3D code data
------------------------------

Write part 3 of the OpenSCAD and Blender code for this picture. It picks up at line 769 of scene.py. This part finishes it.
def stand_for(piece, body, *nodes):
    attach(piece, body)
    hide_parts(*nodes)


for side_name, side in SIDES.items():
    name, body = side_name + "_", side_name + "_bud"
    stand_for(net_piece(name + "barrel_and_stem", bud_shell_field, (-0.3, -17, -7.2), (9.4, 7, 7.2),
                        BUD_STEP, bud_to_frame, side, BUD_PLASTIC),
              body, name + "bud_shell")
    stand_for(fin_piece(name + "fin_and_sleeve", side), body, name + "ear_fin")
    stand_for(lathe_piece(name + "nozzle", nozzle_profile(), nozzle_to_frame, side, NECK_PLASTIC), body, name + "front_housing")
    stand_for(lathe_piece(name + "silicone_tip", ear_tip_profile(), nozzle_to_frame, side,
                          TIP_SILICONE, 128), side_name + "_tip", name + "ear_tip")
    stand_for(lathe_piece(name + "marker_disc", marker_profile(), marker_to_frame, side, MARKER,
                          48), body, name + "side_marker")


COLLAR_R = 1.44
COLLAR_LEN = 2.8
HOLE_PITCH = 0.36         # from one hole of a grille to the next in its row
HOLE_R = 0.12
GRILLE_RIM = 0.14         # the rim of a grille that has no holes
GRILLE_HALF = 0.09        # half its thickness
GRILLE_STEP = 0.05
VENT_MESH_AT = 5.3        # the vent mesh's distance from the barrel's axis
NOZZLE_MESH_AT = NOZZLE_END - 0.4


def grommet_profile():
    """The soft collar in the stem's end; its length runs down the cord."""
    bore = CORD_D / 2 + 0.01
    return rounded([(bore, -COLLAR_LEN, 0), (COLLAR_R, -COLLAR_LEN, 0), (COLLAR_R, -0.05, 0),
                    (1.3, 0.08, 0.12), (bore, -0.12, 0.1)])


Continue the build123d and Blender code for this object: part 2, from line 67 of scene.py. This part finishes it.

------------------------------

## PROBLEM DESCRIPTION
Look over the listing. Pull out every line with the string "scene" in it.

## ANSWER TO THIS TASK
Write part 3 of the OpenSCAD and Blender code for this picture. It picks up at line 769 of scene.py. This part finishes it.
Continue the build123d and Blender code for this object: part 2, from line 67 of scene.py. This part finishes it.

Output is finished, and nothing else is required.